## start DATA EXCERPT

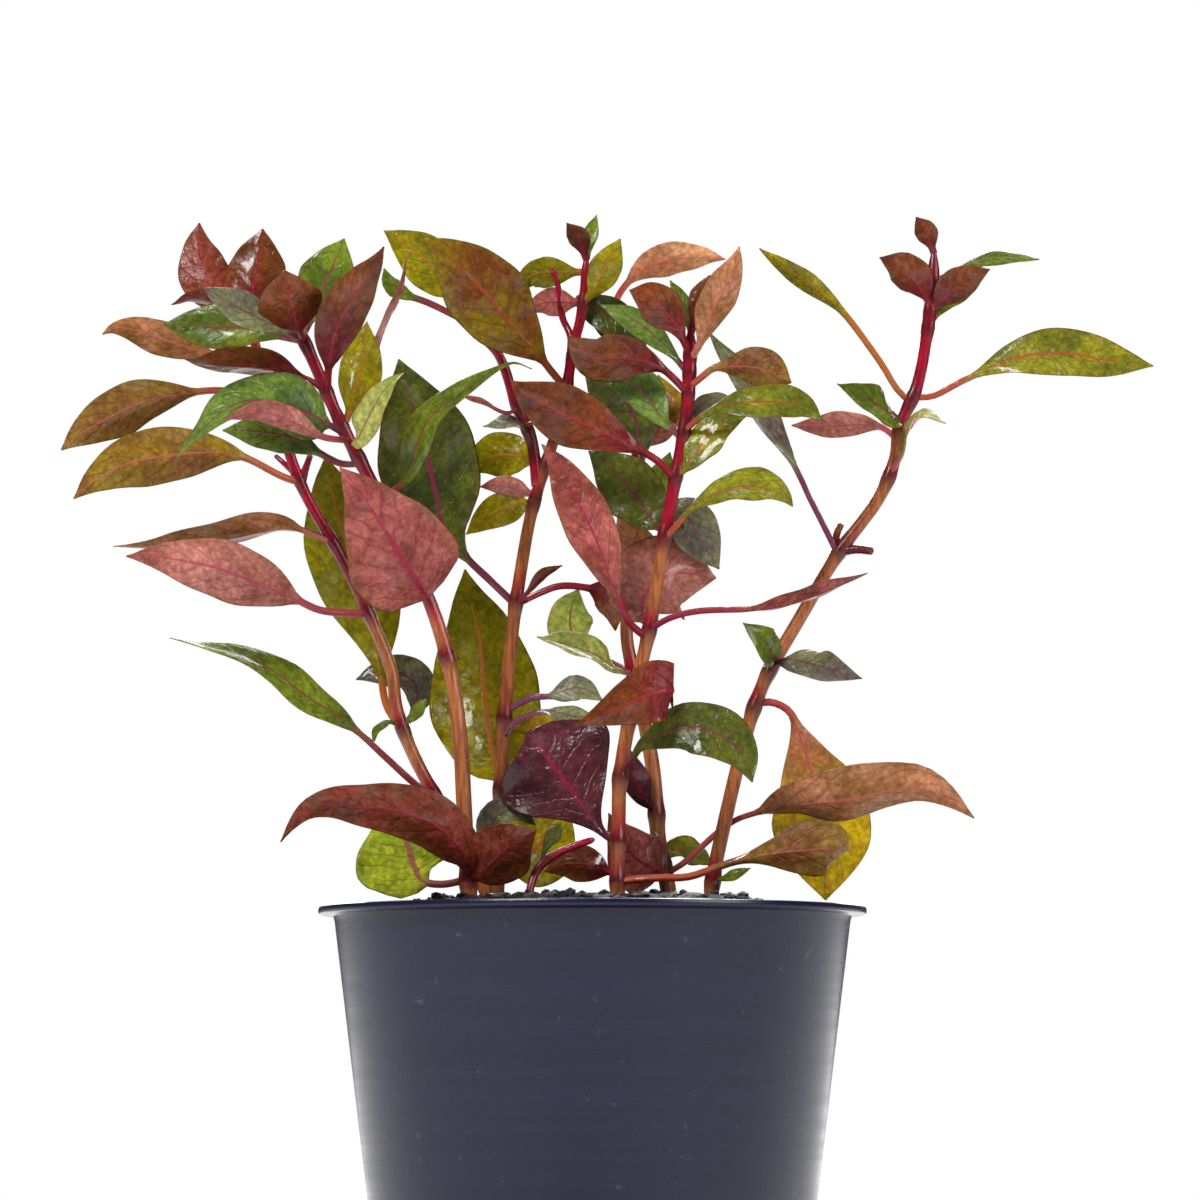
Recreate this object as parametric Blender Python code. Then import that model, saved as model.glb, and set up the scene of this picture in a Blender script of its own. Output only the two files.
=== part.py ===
import math

import bmesh
import bpy
from mathutils import Vector

# Potted mini super red ludwigia: six leafy stems rising from a small round nursery pot.
# The origin is the middle of the pot's underside, +Z is up and -Y is the side seen in front.
# Lengths in the tables are millimetres. Meshes are in metres.

MM = 0.001
GAP = 0.3                 # clearance between neighbouring pieces

# Pot
POT_HEIGHT = 49.7
RIM_RADIUS = 27.4         # outer edge of the flange
RIM_THICKNESS = 0.8
WALL_RADIUS_TOP = 25.8    # outside of the wall, just under the flange
WALL_RADIUS_FOOT = 20.0
WALL_THICKNESS = 1.1
FLOOR_THICKNESS = 1.5
POT_SEGMENTS = 28
DRAIN_HOLES = 5
DRAIN_HOLE_RADIUS = 2.0
DRAIN_RING_RADIUS = 12.0

# Growing medium
SOIL_EDGE_HEIGHT = 48.9   # where it meets the wall
SOIL_MOUND = 1.5          # how much higher its middle stands
SOIL_RELIEF = 0.35        # height of its lumps
SOIL_SEGMENTS = 20
SOIL_RINGS = 4
SOCKET_BOTTOM = 45.2
STEM_BOTTOM = 45.6

# The shape is set out as it looks from the front, from this eye point
VIEW_DISTANCE = 700.0
EYE_HEIGHT = 26.0
EYE_SIDE = 0.75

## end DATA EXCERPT

Copy every line verbatim.

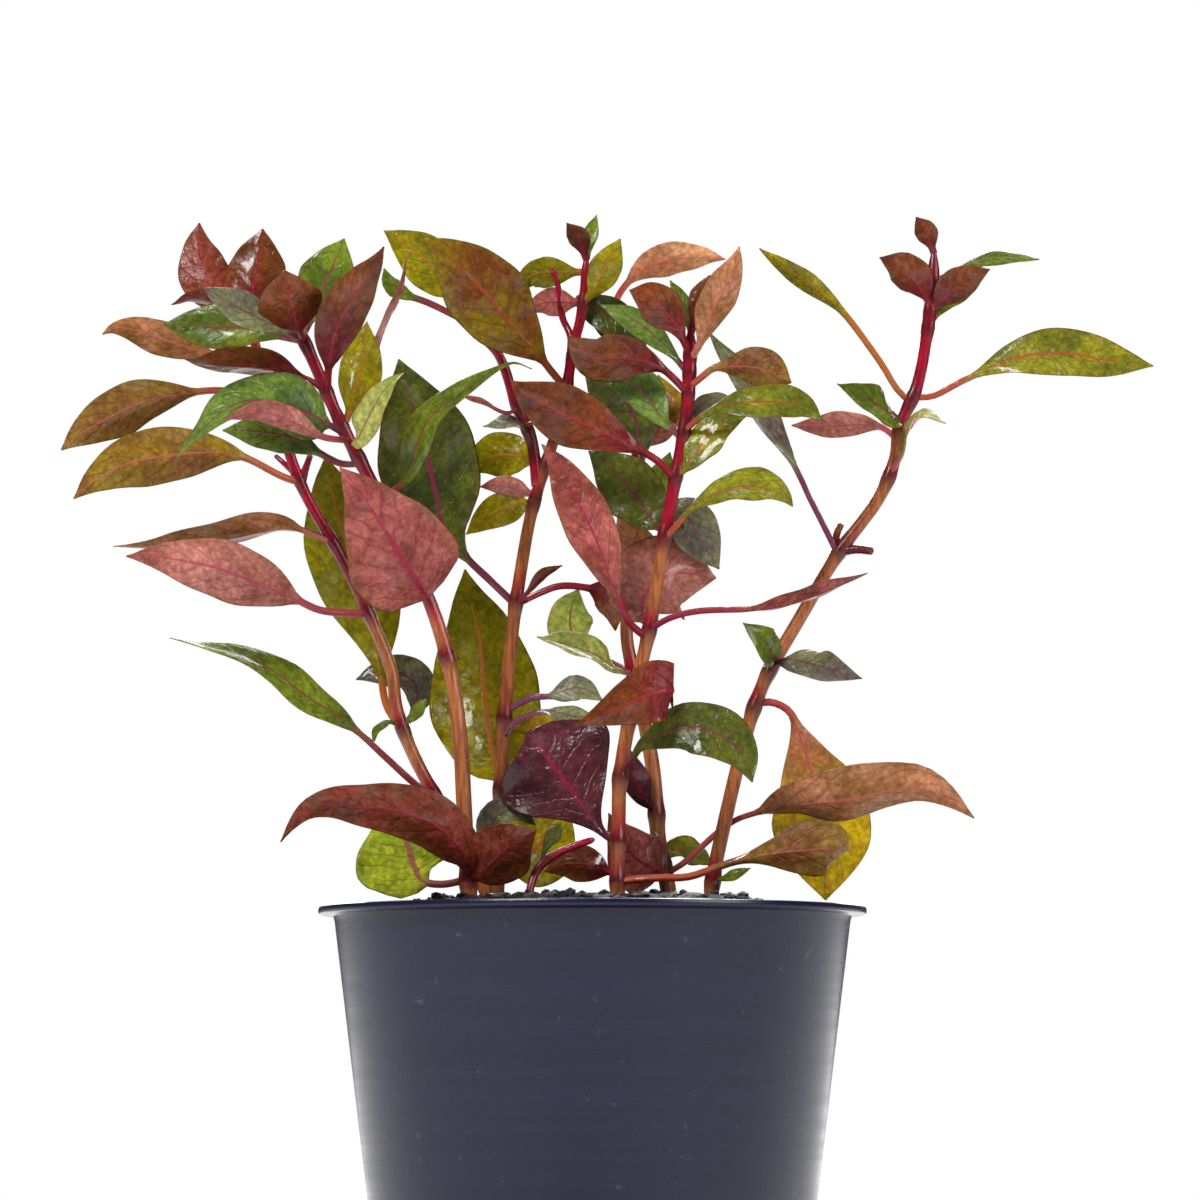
Recreate this object as parametric Blender Python code. Then import that model, saved as model.glb, and set up the scene of this picture in a Blender script of its own. Output only the two files.
=== part.py ===
import math

import bmesh
import bpy
from mathutils import Vector

# Potted mini super red ludwigia: six leafy stems rising from a small round nursery pot.
# The origin is the middle of the pot's underside, +Z is up and -Y is the side seen in front.
# Lengths in the tables are millimetres. Meshes are in metres.

MM = 0.001
GAP = 0.3                 # clearance between neighbouring pieces

# Pot
POT_HEIGHT = 49.7
RIM_RADIUS = 27.4         # outer edge of the flange
RIM_THICKNESS = 0.8
WALL_RADIUS_TOP = 25.8    # outside of the wall, just under the flange
WALL_RADIUS_FOOT = 20.0
WALL_THICKNESS = 1.1
FLOOR_THICKNESS = 1.5
POT_SEGMENTS = 28
DRAIN_HOLES = 5
DRAIN_HOLE_RADIUS = 2.0
DRAIN_RING_RADIUS = 12.0

# Growing medium
SOIL_EDGE_HEIGHT = 48.9   # where it meets the wall
SOIL_MOUND = 1.5          # how much higher its middle stands
SOIL_RELIEF = 0.35        # height of its lumps
SOIL_SEGMENTS = 20
SOIL_RINGS = 4
SOCKET_BOTTOM = 45.2
STEM_BOTTOM = 45.6

# The shape is set out as it looks from the front, from this eye point
VIEW_DISTANCE = 700.0
EYE_HEIGHT = 26.0
EYE_SIDE = 0.75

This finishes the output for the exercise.